Multiply ${f(y)^{\alpha-1}}$ to both sides and integrating, we have

$\displaystyle \begin{array}{rcl} \omega \int_M f(y)^\alpha dy &\le &\int_M \left(\int_M (\frac{|\nabla f(x)|}{|x-y|^{m-1}} + \frac{f(x)|H(x)|}{|x-y|^{m-1}})dx \right)f(y)^{\alpha-1}dy\nonumber\\ &= &\int_M (|\nabla f(x)|+ f(x)|H(x)|)(\int_M \frac{f(y)^{\alpha-1}}{|x-y|^{m-1}}dy )dx. \end{array} \ \ \ \ \ (6)$

Now, we take ${\alpha = m=2}$. In this case ${\omega=2\pi}$. We estimate ${\int_M \frac{f(y)^{}}{|x-y|^{}}dy}$ as follows.
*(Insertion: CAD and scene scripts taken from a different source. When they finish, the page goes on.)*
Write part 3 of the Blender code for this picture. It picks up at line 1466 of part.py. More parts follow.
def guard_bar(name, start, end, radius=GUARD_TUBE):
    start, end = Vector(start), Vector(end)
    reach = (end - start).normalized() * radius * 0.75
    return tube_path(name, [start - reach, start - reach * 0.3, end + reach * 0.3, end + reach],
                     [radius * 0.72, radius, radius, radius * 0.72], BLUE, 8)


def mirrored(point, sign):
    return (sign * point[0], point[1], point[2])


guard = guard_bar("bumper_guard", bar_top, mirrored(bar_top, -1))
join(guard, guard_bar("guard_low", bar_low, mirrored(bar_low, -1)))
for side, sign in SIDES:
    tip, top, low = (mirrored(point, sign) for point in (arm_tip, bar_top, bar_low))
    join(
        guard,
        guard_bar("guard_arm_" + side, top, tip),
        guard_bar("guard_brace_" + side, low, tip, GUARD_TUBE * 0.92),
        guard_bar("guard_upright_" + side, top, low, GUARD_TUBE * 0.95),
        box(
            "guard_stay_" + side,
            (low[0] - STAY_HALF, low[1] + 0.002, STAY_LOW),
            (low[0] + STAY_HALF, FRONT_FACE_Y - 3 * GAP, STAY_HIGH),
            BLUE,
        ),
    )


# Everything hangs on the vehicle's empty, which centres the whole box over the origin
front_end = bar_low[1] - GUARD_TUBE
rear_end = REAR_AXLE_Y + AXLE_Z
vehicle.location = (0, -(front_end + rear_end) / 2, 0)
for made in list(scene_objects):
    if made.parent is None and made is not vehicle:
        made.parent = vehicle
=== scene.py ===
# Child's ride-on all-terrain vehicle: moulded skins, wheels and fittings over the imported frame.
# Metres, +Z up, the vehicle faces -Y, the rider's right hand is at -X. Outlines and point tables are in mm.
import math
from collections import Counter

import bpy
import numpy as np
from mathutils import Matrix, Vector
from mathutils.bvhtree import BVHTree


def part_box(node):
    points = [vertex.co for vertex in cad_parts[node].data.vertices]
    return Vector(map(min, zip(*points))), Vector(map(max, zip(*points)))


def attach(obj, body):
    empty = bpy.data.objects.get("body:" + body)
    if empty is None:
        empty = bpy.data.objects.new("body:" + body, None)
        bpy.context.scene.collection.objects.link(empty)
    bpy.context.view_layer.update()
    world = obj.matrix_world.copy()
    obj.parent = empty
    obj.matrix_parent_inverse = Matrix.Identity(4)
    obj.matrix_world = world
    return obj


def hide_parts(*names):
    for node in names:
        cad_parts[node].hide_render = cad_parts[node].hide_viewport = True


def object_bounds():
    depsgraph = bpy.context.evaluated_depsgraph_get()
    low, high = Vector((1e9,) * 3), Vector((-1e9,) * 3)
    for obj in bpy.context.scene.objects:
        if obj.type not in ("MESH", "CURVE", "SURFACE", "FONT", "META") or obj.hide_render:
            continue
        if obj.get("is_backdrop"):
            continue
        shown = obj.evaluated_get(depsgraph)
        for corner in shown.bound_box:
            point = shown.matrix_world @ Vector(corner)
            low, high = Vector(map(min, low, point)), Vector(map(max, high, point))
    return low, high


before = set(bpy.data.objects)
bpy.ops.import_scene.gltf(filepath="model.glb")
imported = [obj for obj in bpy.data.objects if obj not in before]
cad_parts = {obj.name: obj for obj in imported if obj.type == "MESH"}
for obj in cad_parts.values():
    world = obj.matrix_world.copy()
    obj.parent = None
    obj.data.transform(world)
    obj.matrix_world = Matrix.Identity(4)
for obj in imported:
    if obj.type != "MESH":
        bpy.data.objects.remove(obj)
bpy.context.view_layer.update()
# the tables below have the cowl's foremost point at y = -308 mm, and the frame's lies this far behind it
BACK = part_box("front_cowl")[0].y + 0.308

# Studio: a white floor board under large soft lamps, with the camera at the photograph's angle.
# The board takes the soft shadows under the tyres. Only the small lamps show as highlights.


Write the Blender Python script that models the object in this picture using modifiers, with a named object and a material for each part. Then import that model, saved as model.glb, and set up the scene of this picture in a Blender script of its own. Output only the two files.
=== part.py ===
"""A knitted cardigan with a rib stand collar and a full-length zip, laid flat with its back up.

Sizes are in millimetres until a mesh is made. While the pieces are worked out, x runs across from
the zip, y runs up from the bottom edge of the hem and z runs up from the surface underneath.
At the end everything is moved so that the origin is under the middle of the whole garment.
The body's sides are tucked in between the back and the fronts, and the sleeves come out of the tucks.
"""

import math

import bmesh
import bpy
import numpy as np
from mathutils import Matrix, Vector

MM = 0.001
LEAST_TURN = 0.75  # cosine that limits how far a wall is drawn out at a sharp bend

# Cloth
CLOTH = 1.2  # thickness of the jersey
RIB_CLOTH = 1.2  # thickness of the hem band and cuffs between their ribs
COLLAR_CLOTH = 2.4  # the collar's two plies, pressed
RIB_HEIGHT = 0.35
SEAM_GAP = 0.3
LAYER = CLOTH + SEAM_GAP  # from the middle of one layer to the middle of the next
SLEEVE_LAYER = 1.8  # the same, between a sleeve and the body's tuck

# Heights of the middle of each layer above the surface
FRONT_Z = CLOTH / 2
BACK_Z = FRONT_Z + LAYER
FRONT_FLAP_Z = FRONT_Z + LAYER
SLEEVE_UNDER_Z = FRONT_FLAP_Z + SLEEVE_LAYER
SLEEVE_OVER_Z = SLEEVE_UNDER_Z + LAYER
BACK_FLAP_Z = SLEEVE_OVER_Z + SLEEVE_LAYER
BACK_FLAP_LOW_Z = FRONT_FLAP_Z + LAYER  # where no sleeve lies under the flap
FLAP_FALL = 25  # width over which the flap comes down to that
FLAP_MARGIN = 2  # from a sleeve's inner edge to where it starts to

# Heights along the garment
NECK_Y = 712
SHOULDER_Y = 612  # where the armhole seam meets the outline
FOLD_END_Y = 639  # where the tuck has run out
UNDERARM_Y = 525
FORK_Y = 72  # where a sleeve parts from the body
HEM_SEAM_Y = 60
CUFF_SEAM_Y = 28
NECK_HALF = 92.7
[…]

We apply (3) to ${\phi= \frac{f(y)y}{|y|}}$, then as ${ \mathrm{div}_M (\frac y{|y|})\ge \frac 1{|y|}}$ by (4), we have

$\displaystyle \begin{array}{rcl} - \int_M f \frac y{|y|}\cdot H = \int_M \mathrm{div}_M (\frac{fy}{|y|}) &= &\int_M (\frac {y\cdot \nabla f }{|y|} + f \mathrm{div}_M (\frac y{|y|}))\\ &\ge &\int_M (\frac {y\cdot \nabla f }{|y|} + \frac f{|y|}). \end{array}$

So

$\displaystyle \int_M \frac{f}{|y|}\le \int_M (f(y)|H(y)|+ |\nabla f(y)|)dy.$

By translating the origin from ${0}$ to ${x}$, we have

$\displaystyle \int_M \frac{f}{|x-y|}\le \int_M (f(y)|H(y)|+ |\nabla f(y)|)dy.$

So (6) becomes

$\displaystyle 2\pi \int_M f^2 \le (\int_M |\nabla f|+f|H|)^2.$

In particular the constant ${C_2}$ can be taken to be ${\sqrt{2\pi}}$. $\Box$

 Remark 3 The constant ${\sqrt{2\pi}}$ above is not optimal. Suppose not, by translating ${M}$, we can assume ${M}$ contains ${0}$, but then the proof shows that ${x^\perp =0}$ for all ${x\in M}$. So ${x=x^T}$ for all ${x}$. However, the choice of the origin is arbitrary in the proof, i.e. for any points ${x, y\in M}$, the vector ${x-y}$ is tangential to both ${T_xM}$ and ${T_yM}$. We then conclude that ${M}$ is a domain in a ${2}$-plane ${\mathbb R^2}$. Also, for fixed ${y\in M}$, by tracing the proof, we see that ${\nabla f(x)}$ is a multiple of ${x-y}$ for all ${x\in M}$. But this is impossible unless ${f}$ is zero, for if ${\nabla f(x)\ne 0}$, for any ${y\in M}$ which does not lie on ${\{x+t\nabla f(x)\}_{t\in \mathbb R}}$, clearly ${x-y}$ and ${\nabla f(x)}$ are not parallel.